"Generation Me"

In today's AZ Republic, Jean M. Twenge laments about today's high school graduates having unrealistic expections for their careers and futures.
"This generation was raised hearing, "You can be anything you want to be," and, "Believe in yourself and anything is possible." They watched TV shows in which everyone was rich, and they dreamed about becoming famous, or at the least having a fulfilling job, a nice car and a large house."


She lists statistics saying that less than a third of all high school graduates go on to achieve a 4-year degree, that they expect to make considerably more money by the time they're 30 than is likely, and that they'll spend "the entire decade of their 20s trying, mostly unsuccessfully, to break into show business."


I'm sorry, Jean, but how is that any different from how things were 10 years ago? Even 20 years ago? How many 18-year-olds of any generation have a realistic concept of how the world works? How many know what a realistic salary is, or even what would be a living wage? How many understand that their first role-models, school teachers, are paid barely over minimum wage? How many even know how much money their own parents make?


"In 1999, teens predicted that they would be earning, on average, $75,000 a year by the time they were 30. The average income of a 30-year-old that
year? $27,000."

When I was 18, a mere 11 years ago, I had big dreams. I was going to be a rock star (this was pre-American Idol), I was newly accepted into the Classical Guitar Performance program at ASU, and I was ready to make it. I didn't have any real plan of how I would be a rock star - after all, I wasn't in a band, I'd never performed outside of a school talent show, and actually hadn't ever had a single guitar lesson. In many ways, I was less sophisticated of the ways of the world than today's teenagers are. I didn't have the Internet, the source of all knowledge, to inform me.


Little did I know that the real defining moment of my future career was walking into the Music Library the summer before my Freshman year and interviewing for a student work-study position.


I definitely know that I was one of the first handful in my extended family to achieve a Bachelor's degree. I might actually be the first to gain a post-baccalaureate degree. My dreams of rock-stardom didn't really seem to hold me back much. I've achieved more than I'd ever truly believed I would. I have a wonderful husband. I have a house. I have a great job. All before the age of 30.


"Young people need to understand that most people do not grow up to be rich and famous. They need to realize that it is difficult to get into a good college or graduate school, difficult to find a good job and difficult to buy a house."

I think that young people figure that out soon enough. The majority of the people I know, of a variety of ages, are not what they thought they would be when they were 18. We all had unrealistic expectations. We all thought the world would be different. It doesn't have anything to do with this being the "Me Generation". It has everything to do with being 18, and taking your first steps into the adult world. Some people figure it out before others, but dreaming is all part of everyone's individual journey.

Comments

  1. Or even 17 years ago, when I was 18. Eep. I had no realistic clue what I wanted to be when I "grew up." I knew that I wanted to be elsewhere than Pennsylvania and that's about it. I wanted to be a writer, a successful writer, though had no sense about how to go about that.
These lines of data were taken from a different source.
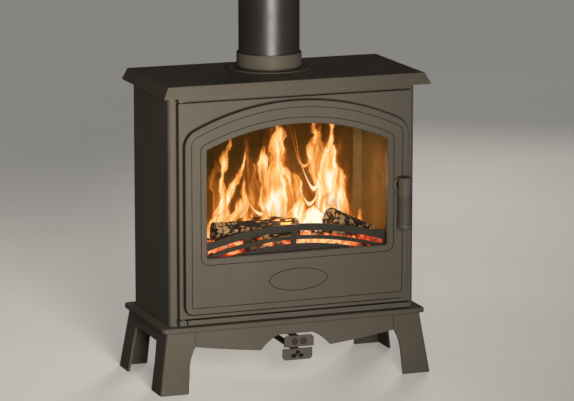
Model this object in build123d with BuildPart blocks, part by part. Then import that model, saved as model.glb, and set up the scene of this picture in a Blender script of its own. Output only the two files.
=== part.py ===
"""Free-standing wood and solid fuel stove on four splayed legs, in millimetres.

+Z is up, the door faces -Y and +X is to the right of someone facing the door. The origin is on the
floor, under the middle of the overall box.
"""

from build123d import *
import os
from math import asin, cos, degrees, radians, sin, sqrt

os.makedirs("parts", exist_ok=True)

# ---------------------------------------------------------------- driving dimensions
# body
body_width = 632.0
body_depth = 270.0
body_height = 562.0
steel = 4.0
corner_radius = 10.0
corner_return = 21.0

# base: plinth plate, legs and aprons
leg_height = 150.0
plinth_thickness = 12.0
plinth_overhang = 24.0
plinth_corner = 14.0
leg_inset_x = 12.0
leg_inset_y = 9.0
leg_splay_x = 23.0
leg_splay_y = 16.0
leg_width_x = 70.0
leg_width_y = 70.0
casting = 6.0
leg_corner_radius = 8.0
joint_gap = 0.25

# door
door_standoff = 25.0
door_margin = 17.5
door_plate = 14.0
panel_rise = 12.0
panel_margin = 12.0
panel_bottom_margin = 12.0
arch_radius = 605.0
arch_crown_below_door_top = 7.0
door_bottom_gap = 22.0
door_top_gap = 15.0
panel_shoulder = 46.0
panel_toe = 19.0
quirk_width = 4.5
quirk_depth = 7.0
groove_width = 2.2
groove_depth = 3.0
outer_bead = 14.5
window_frame = 39.5
window_bead = 14.5
window_sill_height = 134.0
glass_thickness = 4.0
glass_overlap = 8.0
gasket_thickness = 1.0
window_lip = 10.0
pocket_clearance = 1.0
seal_groove = 2.0
seal_gap_at_rest = 0.4
seal_inset = 17.0

# hinge and catch
hinge_pin_radius = 3.5
hinge_clearance = 0.08
hinge_inset = 8.5
hinge_setback = 7.0
hinge_block_width = 18.0
hinge_pin_depth = 18.0
handle_radius = 16.0
handle_standoff = 15.5
handle_above = 23.0
handle_below = 106.0
handle_inset = 33.5
handle_height = 295.5
spindle_radius = 6.0
spindle_clearance = 0.08
thread_radius = 4.5
escutcheon_radius = 20.5
recess_radius = 11.5
tongue_plate = 4.0
tongue_reach = 30.0
tongue_play = 0.5
keeper_plate = 1.2
nut_thickness = 4.0
nut_radius = 8.5

# top plate and flue
top_thickness = 28.0
top_lip = 3.0
top_overhang_side = 24.0
top_overhang_front = 45.0
top_overhang_back = 15.0
top_slope_side = 12.5
top_slope_front = 9.0
top_slope_back = 2.5
top_pocket_depth = 16.0
flue_radius = 75.0
flue_wall = 1.6
flue_length = 250.0
flue_set_back = 33.5
flange_radius = 104.0
flange_thickness = 3.0
collar_neck = 4.0
collar_wall = 3.5
collar_height = 33.0
collar_ledge = 5.0
seal_gap = 1.5

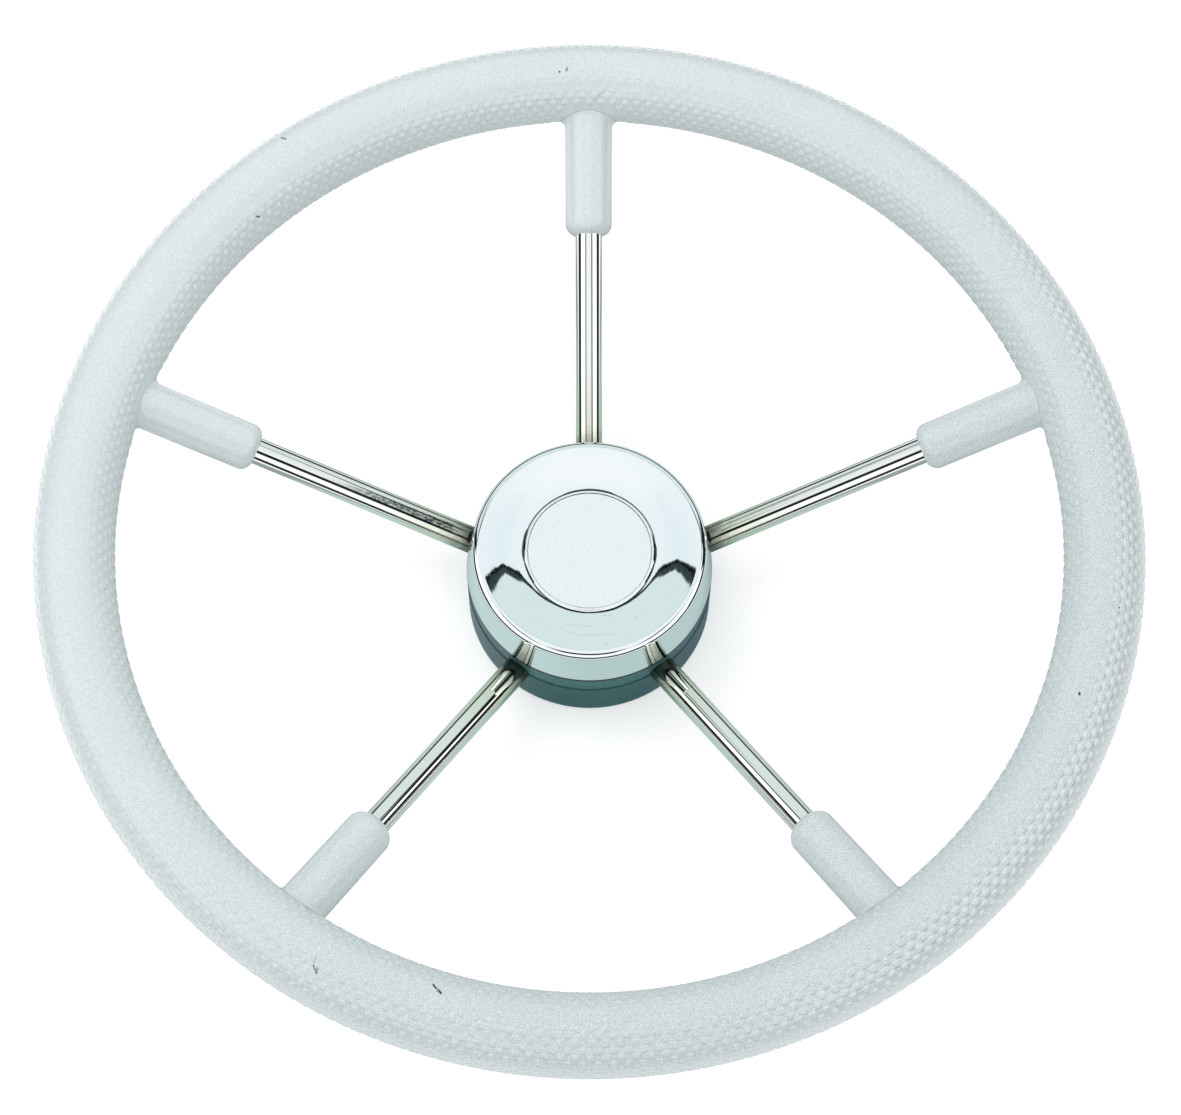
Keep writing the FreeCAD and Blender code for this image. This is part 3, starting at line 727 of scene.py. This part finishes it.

    We all had big dreams. It's a part of being young and believing that anything's possible. It's needed for a time.

    I don't think that part's changed. What I think has changed was their knowledge of the outside world. Have been skimming through my old journals and realized how sheltered we were and how repressed we were. We had no clue. Maybe that had something to do with where I was growing up or my parents.

    But I remember being floored by a discussion of oral sex when I was say 17. It didn't dawn on me that the boys I was hanging out with probably had their own problems. I now have an inkling of what they were in retrospect. I couldn't really cope with them at the time. All I knew was that I thought one of them was a major pain in my side and we kept getting paired off together. (And no, I don't mean that romantically. He kept popping up in my life) Looking back at it now, it seems vastly more amusing and am curious what was up with the boy.

    His name, unfortunately, was Raphael Cheli. His sister was named Rachel. Clearly, their parents were evil as far as names go. Maybe I should google the boy to see where he landed up.

    Well, that's probably in the realm of too long of a response. Need to go.